Given information =>
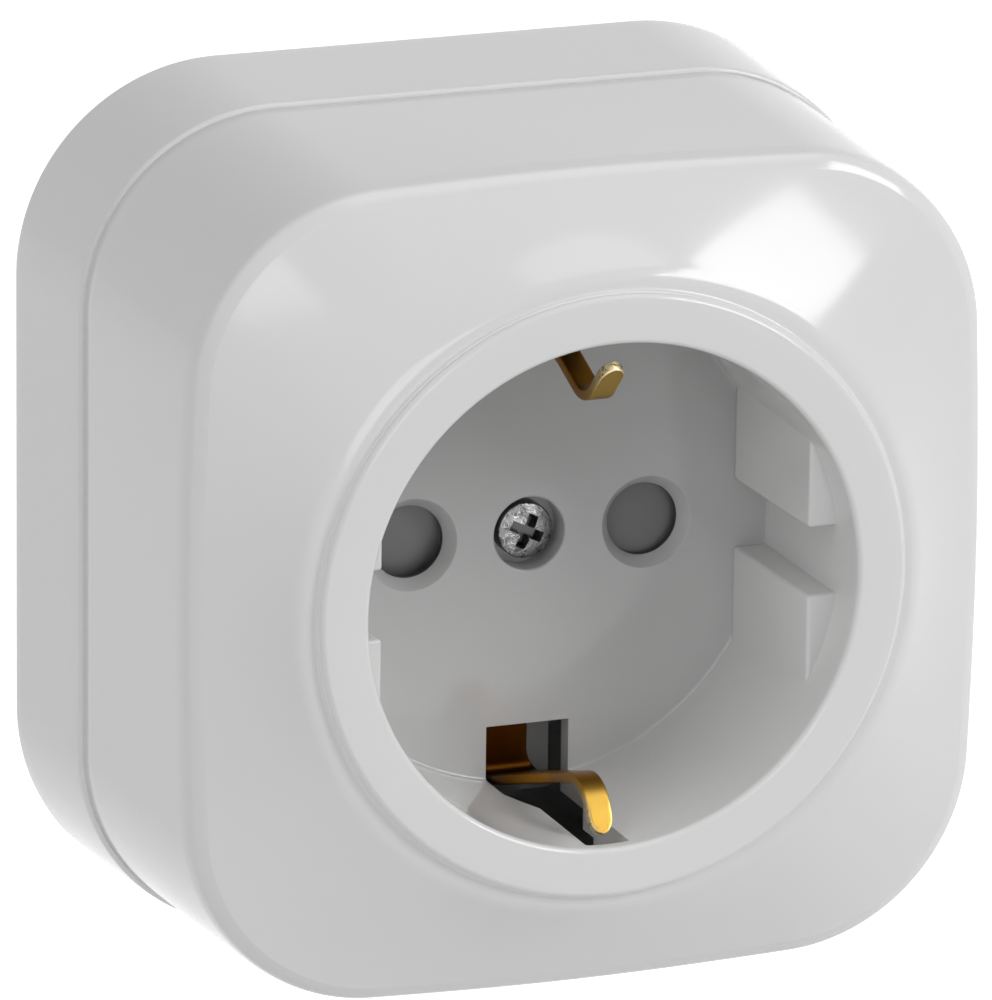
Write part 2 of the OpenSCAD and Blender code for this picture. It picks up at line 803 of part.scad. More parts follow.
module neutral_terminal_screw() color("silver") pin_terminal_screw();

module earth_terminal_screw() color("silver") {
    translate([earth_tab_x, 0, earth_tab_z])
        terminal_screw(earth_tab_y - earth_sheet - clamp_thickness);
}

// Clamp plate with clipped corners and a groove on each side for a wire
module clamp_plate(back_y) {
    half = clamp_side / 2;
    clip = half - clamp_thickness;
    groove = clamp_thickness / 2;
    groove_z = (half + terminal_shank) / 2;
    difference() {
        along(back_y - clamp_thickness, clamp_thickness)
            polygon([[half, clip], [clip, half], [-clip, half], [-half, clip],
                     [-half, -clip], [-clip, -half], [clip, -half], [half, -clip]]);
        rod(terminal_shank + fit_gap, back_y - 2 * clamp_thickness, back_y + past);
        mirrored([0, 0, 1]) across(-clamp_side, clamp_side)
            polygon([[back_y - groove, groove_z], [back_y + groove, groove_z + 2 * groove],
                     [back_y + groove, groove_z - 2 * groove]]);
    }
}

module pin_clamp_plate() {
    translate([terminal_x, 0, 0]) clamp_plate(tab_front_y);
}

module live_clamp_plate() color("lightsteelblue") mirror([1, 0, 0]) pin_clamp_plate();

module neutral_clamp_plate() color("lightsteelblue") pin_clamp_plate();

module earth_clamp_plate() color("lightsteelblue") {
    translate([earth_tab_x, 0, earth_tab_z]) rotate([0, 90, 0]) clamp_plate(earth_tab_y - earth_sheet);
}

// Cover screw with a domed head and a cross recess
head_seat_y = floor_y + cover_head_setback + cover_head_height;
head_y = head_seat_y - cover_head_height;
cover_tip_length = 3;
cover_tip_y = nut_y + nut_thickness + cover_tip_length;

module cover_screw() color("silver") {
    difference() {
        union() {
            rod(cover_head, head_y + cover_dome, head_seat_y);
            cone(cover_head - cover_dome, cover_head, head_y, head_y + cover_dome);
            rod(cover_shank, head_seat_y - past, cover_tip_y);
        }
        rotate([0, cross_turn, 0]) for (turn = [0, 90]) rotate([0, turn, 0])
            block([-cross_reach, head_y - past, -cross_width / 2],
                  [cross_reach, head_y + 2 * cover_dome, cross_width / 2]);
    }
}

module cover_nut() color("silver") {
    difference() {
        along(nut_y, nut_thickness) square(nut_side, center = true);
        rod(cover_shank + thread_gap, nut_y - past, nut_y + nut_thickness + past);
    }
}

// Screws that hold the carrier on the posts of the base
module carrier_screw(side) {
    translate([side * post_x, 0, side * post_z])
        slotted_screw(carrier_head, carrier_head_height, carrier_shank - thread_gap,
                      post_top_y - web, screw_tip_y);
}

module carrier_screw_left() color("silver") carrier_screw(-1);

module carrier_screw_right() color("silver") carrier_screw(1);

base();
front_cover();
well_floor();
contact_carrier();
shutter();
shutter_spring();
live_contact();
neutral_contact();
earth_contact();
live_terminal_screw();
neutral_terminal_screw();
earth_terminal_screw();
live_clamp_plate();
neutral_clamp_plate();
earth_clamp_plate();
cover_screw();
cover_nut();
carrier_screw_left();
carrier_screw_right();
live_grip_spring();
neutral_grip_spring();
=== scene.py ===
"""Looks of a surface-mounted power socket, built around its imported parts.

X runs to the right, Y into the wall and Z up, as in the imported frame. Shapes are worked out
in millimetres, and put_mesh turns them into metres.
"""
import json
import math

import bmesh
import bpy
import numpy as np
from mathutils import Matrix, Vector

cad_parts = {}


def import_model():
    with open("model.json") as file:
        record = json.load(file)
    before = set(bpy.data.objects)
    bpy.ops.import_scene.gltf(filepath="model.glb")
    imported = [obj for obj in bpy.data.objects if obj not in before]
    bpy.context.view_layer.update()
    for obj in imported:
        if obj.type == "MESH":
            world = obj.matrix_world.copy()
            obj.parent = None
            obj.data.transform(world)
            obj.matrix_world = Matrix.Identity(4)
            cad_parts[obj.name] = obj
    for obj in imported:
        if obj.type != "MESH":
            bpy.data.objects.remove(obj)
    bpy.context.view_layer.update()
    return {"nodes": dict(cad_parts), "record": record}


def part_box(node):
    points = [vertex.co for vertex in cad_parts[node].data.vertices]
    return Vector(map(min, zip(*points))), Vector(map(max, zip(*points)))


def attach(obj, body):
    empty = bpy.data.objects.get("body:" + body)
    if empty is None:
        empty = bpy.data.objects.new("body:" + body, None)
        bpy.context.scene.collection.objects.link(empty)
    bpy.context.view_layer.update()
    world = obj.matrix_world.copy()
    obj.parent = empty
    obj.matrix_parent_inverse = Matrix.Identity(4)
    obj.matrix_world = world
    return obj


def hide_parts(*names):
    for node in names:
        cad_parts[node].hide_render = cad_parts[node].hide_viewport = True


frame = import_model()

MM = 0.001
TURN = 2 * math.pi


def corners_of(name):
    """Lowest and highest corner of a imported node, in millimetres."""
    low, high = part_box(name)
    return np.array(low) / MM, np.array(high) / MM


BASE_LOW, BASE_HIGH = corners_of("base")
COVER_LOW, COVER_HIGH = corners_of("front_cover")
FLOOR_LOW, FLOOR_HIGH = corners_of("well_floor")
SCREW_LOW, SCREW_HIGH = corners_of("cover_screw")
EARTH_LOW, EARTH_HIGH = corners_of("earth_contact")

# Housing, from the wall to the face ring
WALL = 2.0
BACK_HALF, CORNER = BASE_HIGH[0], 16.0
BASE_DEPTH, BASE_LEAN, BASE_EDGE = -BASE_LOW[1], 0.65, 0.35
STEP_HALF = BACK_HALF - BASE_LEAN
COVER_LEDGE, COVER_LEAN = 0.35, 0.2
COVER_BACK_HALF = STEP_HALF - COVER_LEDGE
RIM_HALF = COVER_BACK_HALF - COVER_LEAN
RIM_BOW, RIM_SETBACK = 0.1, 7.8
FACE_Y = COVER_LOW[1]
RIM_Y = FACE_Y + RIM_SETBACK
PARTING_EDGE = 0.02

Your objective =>
Extract exactly and only these lines: the line containing "of the base", the line containing "obj.parent = None", and every line between them.

Response to this exercise =>
// Screws that hold the carrier on the posts of the base
module carrier_screw(side) {
    translate([side * post_x, 0, side * post_z])
        slotted_screw(carrier_head, carrier_head_height, carrier_shank - thread_gap,
                      post_top_y - web, screw_tip_y);
}

module carrier_screw_left() color("silver") carrier_screw(-1);

module carrier_screw_right() color("silver") carrier_screw(1);

base();
front_cover();
well_floor();
contact_carrier();
shutter();
shutter_spring();
live_contact();
neutral_contact();
earth_contact();
live_terminal_screw();
neutral_terminal_screw();
earth_terminal_screw();
live_clamp_plate();
neutral_clamp_plate();
earth_clamp_plate();
cover_screw();
cover_nut();
carrier_screw_left();
carrier_screw_right();
live_grip_spring();
neutral_grip_spring();
=== scene.py ===
"""Looks of a surface-mounted power socket, built around its imported parts.

X runs to the right, Y into the wall and Z up, as in the imported frame. Shapes are worked out
in millimetres, and put_mesh turns them into metres.
"""
import json
import math

import bmesh
import bpy
import numpy as np
from mathutils import Matrix, Vector

cad_parts = {}


def import_model():
    with open("model.json") as file:
        record = json.load(file)
    before = set(bpy.data.objects)
    bpy.ops.import_scene.gltf(filepath="model.glb")
    imported = [obj for obj in bpy.data.objects if obj not in before]
    bpy.context.view_layer.update()
    for obj in imported:
        if obj.type == "MESH":
            world = obj.matrix_world.copy()
            obj.parent = None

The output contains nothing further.